Raison (parce qu’à ce point-là de cet article on peut se poser la question) : tout simplement parce que ce qui est intéressant dans la fanfiction, ce n’est PAS de développer ce qu’a déjà développé l’auteur d’origine (ça, ON S’EN FOUT ! C’est déjà là, pourquoi le ferait-on une deuxième fois ?) mais de développer tout ce qui a été caché, tu, et laissé de côté, tout ce qui a titillé l’imaginaire, tout ce qui n’a pas été montré. Et, en 1) la romance, en 2) la sexualité, et en 3) l’homosexualité, c’est typiquement ce qui est sous-entendu, laissé à l’interprétation du lecteur/spectateur et donc ce qui donne envie d’être développé, notamment pour le point 3 qui, jusque-là, était beaucoup caché (actuellement, c’est moins le cas).

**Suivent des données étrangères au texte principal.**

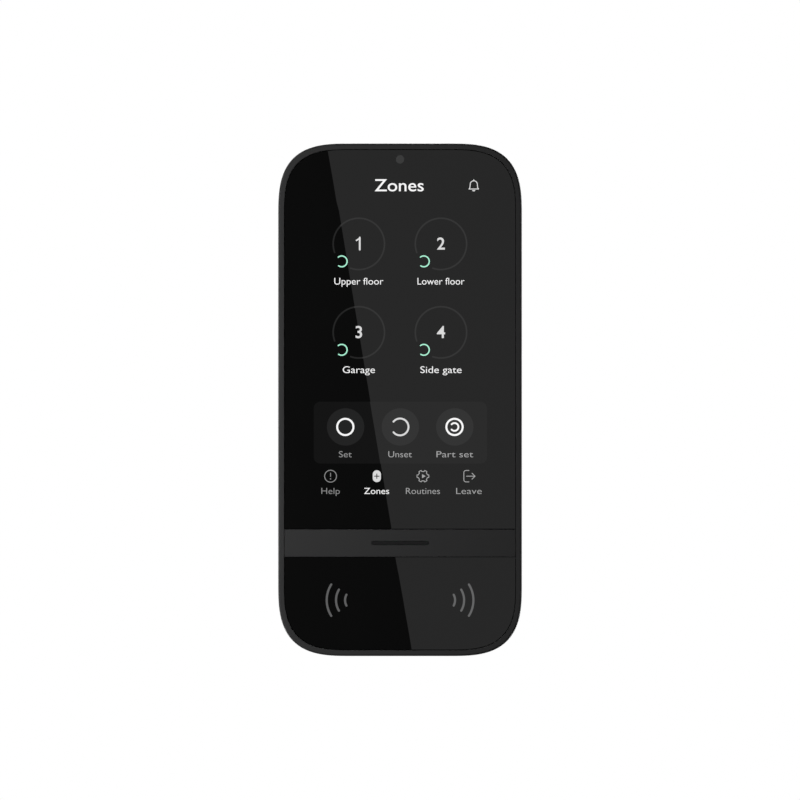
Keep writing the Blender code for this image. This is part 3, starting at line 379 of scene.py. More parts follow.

Autres sujets fréquents : des dérivations de l’histoire de base. Exemples : transposition dans une autre époque, comme on le voit dans la série Sherlock qui montre une version contemporaine de Sherlock Holmes ou dans le dessin animé Ulysse 31 qui transpose l’Odyssée d’Ulysse dans le futur,. Autre exemple : l’apparition de zombies dans une œuvre n’en comportant pas à l’origine du roman Orgueil, Préjugés et zombies. Et ces dérivations peuvent aller jusqu’à l’écriture de fanfictions qui n’ont plus grand-chose à voir avec l’œuvre d’origine…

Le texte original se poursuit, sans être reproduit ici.